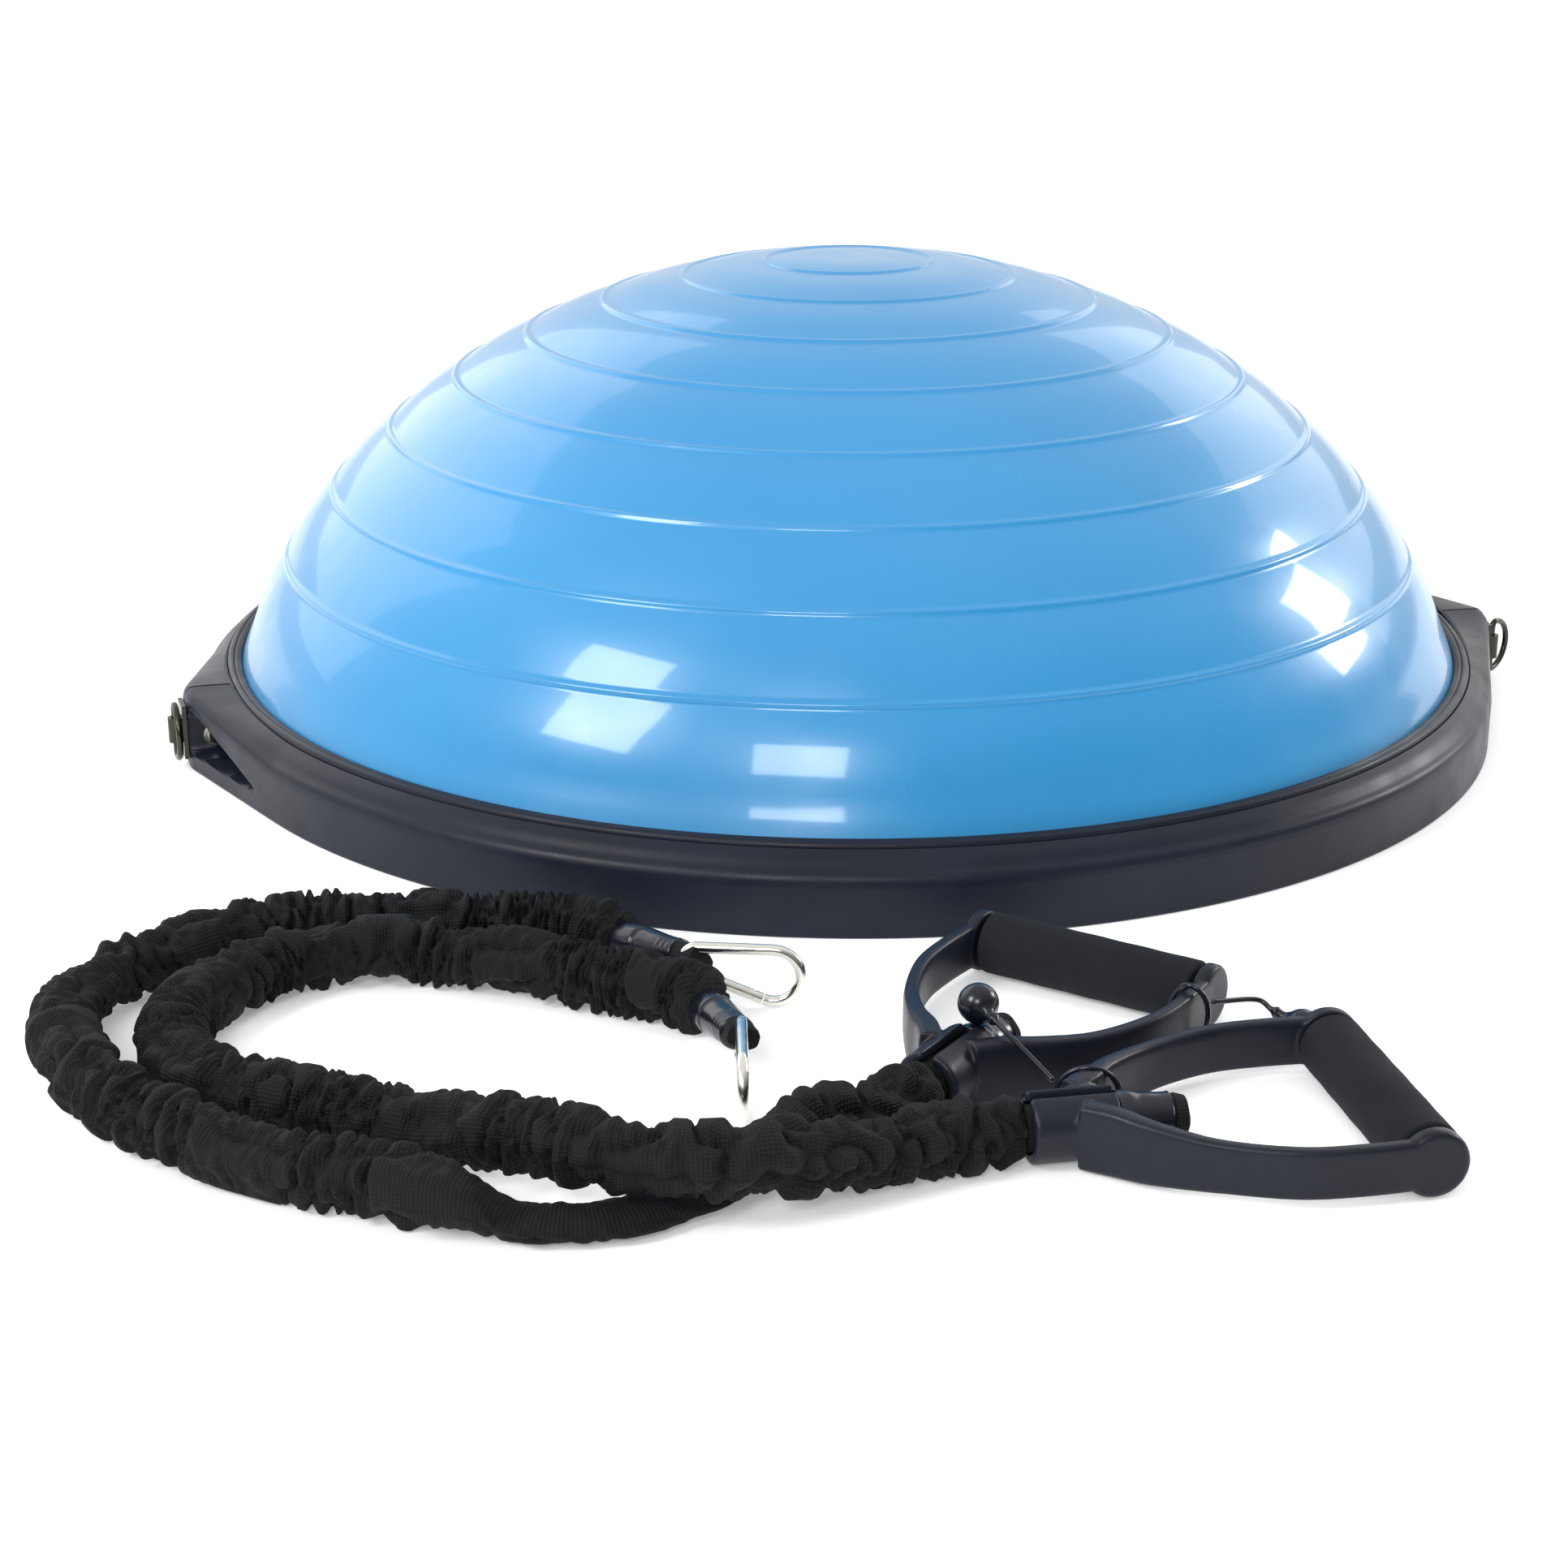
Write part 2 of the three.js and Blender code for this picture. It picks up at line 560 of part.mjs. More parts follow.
// Moves a piece made about +Z so that it starts at one point and runs towards another.
function towards(geometry, from, to) {
  const start = new THREE.Vector3(...from);
  const along = new THREE.Vector3(...to).sub(start).normalize();
  const turn = new THREE.Quaternion().setFromUnitVectors(new THREE.Vector3(0, 0, 1), along);
  return geometry.applyQuaternion(turn).translate(...from);
}

function buildBand(route, number, clearance) {
  const sleeve = bar(route, SLEEVE_RADIUS, SLEEVE_SIDES, route.length - 1);
  add(`band_sleeve_${number}`, number === 1 ? flatten(sleeve) : sleeve, FABRIC);
  const place = CLIPS[number - 1];
  const eye = new THREE.Vector3(CLIP.narrow, 0, 0).applyAxisAngle(
    new THREE.Vector3(0, 0, 1), radians(place.heading));
  const end = [place.x + eye.x, place.y + eye.y, place.z + CLIP.drop];
  const start = route[0];
  const whole = Math.hypot(end[0] - start[0], end[1] - start[1], end[2] - start[2]);
  const { start: low, length, radius, waist } = CUFF;
  const cuff = turned([
    [0, low], [radius, low], [radius, 8], [waist, 13], [radius - 0.3, 20], [waist, length],
    [0, length],
  ], 14);
  add(`band_cuff_${number}`, towards(cuff, start, end), RUBBER);
  const tab = towards(disc(5.6, length + GAP, whole, 12), start, end);
  add(`band_tab_${number}`, carve(tab, { cut: clearance }), FABRIC);
}

// ---------------------------------------------------------------- ball ties
function ovalOutline(halfWidth, halfHeight) {
  return Array.from({ length: 18 }, (_, i) => {
    const turn = (-2 * Math.PI * i) / 18;
    return [halfWidth * Math.cos(turn), halfHeight * Math.sin(turn)];
  });
}

// A ball about its own centre with a tapering stem towards +Z.
function ballWithStem() {
  const { ball, strand, stem } = TIE;
  const profile = [];
  for (let i = 0; i <= 7; i += 1) {
    const turn = Math.PI * (1 - 0.84 * (i / 7));
    profile.push([i === 0 ? 0 : ball * Math.sin(turn), ball * Math.cos(turn)]);
  }
  return turned([...profile, [strand, stem], [0, stem]], 14);
}

function buildTie({ ball, middle, end, loop }, number) {
  const hoop = wireLoop(ovalOutline(loop.halfWidth, loop.halfHeight), TIE.strand, TIE.sides);
  hoop.rotateZ(radians(loop.heading)).translate(loop.x, loop.y, loop.z);
  add(`tie_loop_${number}`, hoop, RUBBER);
  add(`tie_ball_${number}`, towards(ballWithStem(), ball, middle), RUBBER);
  const from = new THREE.Vector3(...ball);
  const start = new THREE.Vector3(...middle).sub(from).setLength(TIE.stem + GAP).add(from);
  const strand = bar([start.toArray(), middle, end], TIE.strand, TIE.sides, 6);
  add(`tie_strand_${number}`, strand, RUBBER);
}

// ---------------------------------------------------------------- assembly
buildPlatform();
buildDome();
buildEars();
HANDLES.forEach((handle, i) => buildHandle(handle, i + 1));
const clearances = CLIPS.map((clip, i) => buildClip(clip, i + 1));
ROUTES.forEach((route, i) => buildBand(route, i + 1, clearances[i]));
TIES.forEach((tie, i) => buildTie(tie, i + 1));

export default part;
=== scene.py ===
"""Balance dome trainer: the looks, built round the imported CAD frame.

Lengths in the constants are millimetres; MM turns them into Blender's metres.
"""
import json
import math

import bmesh
import bpy
import numpy as np
from mathutils import Matrix, Vector, noise


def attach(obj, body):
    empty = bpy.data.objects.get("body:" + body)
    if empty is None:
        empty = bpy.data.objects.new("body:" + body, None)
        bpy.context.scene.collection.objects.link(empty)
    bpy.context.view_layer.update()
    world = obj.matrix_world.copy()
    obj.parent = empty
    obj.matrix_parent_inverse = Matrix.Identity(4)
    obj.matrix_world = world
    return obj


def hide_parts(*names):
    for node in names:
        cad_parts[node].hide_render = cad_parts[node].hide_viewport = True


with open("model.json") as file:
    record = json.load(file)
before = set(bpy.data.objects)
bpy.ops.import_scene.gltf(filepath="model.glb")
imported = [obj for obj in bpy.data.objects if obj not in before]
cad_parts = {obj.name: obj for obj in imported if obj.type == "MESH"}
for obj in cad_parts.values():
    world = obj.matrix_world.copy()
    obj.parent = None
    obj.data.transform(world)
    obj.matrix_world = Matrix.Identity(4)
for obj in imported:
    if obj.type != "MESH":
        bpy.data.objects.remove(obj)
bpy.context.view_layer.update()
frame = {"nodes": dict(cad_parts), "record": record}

MM = 0.001

# ---------------------------------------------------------------- dimensions
CAMERA = {"place": (0, -1350, 437), "pitch": 19.76, "yaw": 1.31, "lens": 64.14}

# The studio is in metres: each softbox has its place, its width and height, and its watts.
LIGHTS_FACE = (0, 0, 0.1)
SOFTBOXES = {
    "key_left": ((-1.74, -1.54, 1.63), (0.8, 0.95), 34),
    "front": ((-0.35, -2.46, 1.45), (0.75, 0.6), 20),
    "right": ((2.40, 0.88, 1.01), (0.6, 0.7), 24),
    "back_left": ((-2.1, 1.9, 1.5), (3.0, 2.4), 26),
    "back_right": ((2.0, 2.4, 1.3), (2.4, 1.6), 14),
}
SKY = {"towards": (-0.35, 0.55, 0.9), "tilt": (-0.3, 0.8), "strength": (0.25, 0.95)}
GROUND = {"reach": 200, "colour": (0.93, 0.93, 0.94), "roughness": 0.9, "glow": 0.25}

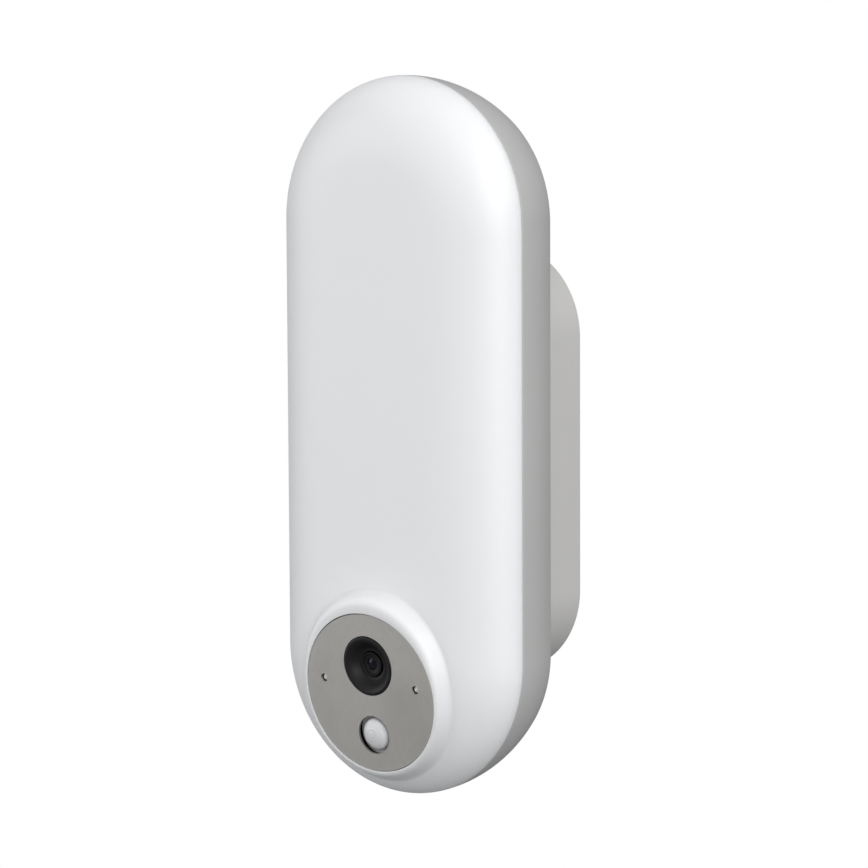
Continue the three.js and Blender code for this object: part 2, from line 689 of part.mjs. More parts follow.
const collarBore = faceRadius + gap + 0.05;
const collar = turned([
  [collarBore, -gap],
  [collarBore + collarTopWidth, -gap],
  [collarBore + collarTopWidth + 1, 0.5],
  [collarBore + collarTopWidth + 1.8, collarDepth * 0.45],
  [collarBore + collarTopWidth + collarSpread, collarDepth],
  [collarBore + collarTopWidth + collarSpread, collarDepth + 1],
  [collarBore, collarDepth + 4],
], round).applyMatrix4(fromPod);
add('front_diffuser', join(
  cut(
    turned([[0, -jointOut - gap], ...outerShoulder, [0, -frontOut]], round, bodyHalfStraight)
      .translate(0, 0, bodyRise),
    turned([[0, -jointOut + 1], [innerShoulder[0][0], -jointOut + 1], ...innerShoulder,
      [0, -frontOut + diffuserWall]], round, bodyHalfStraight).translate(0, 0, bodyRise),
    rod(collarBore + 0.5, -1.5 * cupDepth, 1.5 * cupDepth, 0, 0, round).applyMatrix4(fromPod),
  ),
  turned([
    [spigotInner, -jointOut + spigotDepth],
    [spigotOuter, -jointOut + spigotDepth],
    [spigotOuter, -jointOut - gap],
    [bodyRadius - diffuserWall + 0.5, -jointOut - gap],
    [bodyRadius - diffuserWall + 0.2, -jointOut - spigotWall],
    [spigotInner, -jointOut - spigotWall],
  ], round, bodyHalfStraight).translate(0, 0, bodyRise),
  collar,
), 'opal');

add('diffuser_seal', pillRing(
  spigotOuter + gap, sealOuter, bodyHalfStraight, jointOut - sealDepth, jointOut - 0.1,
).translate(0, 0, bodyRise), 'greyRubber');

// ---------------------------------------------------------------- camera pod

// Pod cup: black moulding that carries the steel face and is screwed to the heat spreader.
const cupBack = faceThickness + gap + cupDepth;
const cupFloor = cupBack - cupWall;
const padRise = faceRadius - cupWall - 5.4;
const spreaderFront = block([-bodyRadius, 0, podCentreZ - bodyRadius],
  [bodyRadius, -ledBoardBackOut, podCentreZ + bodyRadius]);
function podBoss(x) {
  return rod(4, cupBack - 1, cupBack + 14, x, 0, 12);
}
add('pod_cup', cut(
  join(
    turned([
      [0, cupBack],
      [faceRadius, cupBack],
      [faceRadius, faceThickness + gap],
      [faceRadius - cupWall, faceThickness + gap],
      [faceRadius - cupWall, cupFloor],
      [0, cupFloor],
    ], round),
    cut(join(podBoss(-podScrewX), podBoss(podScrewX)), spreaderFront.applyMatrix4(toPod)),
    rod(2.5, cupFloor - 0.8, cupFloor + 1, 0, padRise, 12),
    rod(2.5, cupFloor - 0.8, cupFloor + 1, 0, -padRise, 12),
  ),
  ...podScrewSpots.map(([x, z]) => rod(screwPilotRadius, -boxDepth, -spreaderFrontOut - 7, x, z, roundScrew)
    .applyMatrix4(toPod)),
  rod(leadHoleRadius, cupFloor - 1, cupBack + 1, 0, -10),
), 'black', pod);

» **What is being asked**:
Begin with the line that has "const clearances = CLIPS.map((clip, i)" in the listing above and end after the line that has "obj.matrix_world = Matrix.Identity(4)"; output those lines exactly.

» **Task solution**:
const clearances = CLIPS.map((clip, i) => buildClip(clip, i + 1));
ROUTES.forEach((route, i) => buildBand(route, i + 1, clearances[i]));
TIES.forEach((tie, i) => buildTie(tie, i + 1));

export default part;
=== scene.py ===
"""Balance dome trainer: the looks, built round the imported CAD frame.

Lengths in the constants are millimetres; MM turns them into Blender's metres.
"""
import json
import math

import bmesh
import bpy
import numpy as np
from mathutils import Matrix, Vector, noise


def attach(obj, body):
    empty = bpy.data.objects.get("body:" + body)
    if empty is None:
        empty = bpy.data.objects.new("body:" + body, None)
        bpy.context.scene.collection.objects.link(empty)
    bpy.context.view_layer.update()
    world = obj.matrix_world.copy()
    obj.parent = empty
    obj.matrix_parent_inverse = Matrix.Identity(4)
    obj.matrix_world = world
    return obj


def hide_parts(*names):
    for node in names:
        cad_parts[node].hide_render = cad_parts[node].hide_viewport = True


with open("model.json") as file:
    record = json.load(file)
before = set(bpy.data.objects)
bpy.ops.import_scene.gltf(filepath="model.glb")
imported = [obj for obj in bpy.data.objects if obj not in before]
cad_parts = {obj.name: obj for obj in imported if obj.type == "MESH"}
for obj in cad_parts.values():
    world = obj.matrix_world.copy()
    obj.parent = None
    obj.data.transform(world)
    obj.matrix_world = Matrix.Identity(4)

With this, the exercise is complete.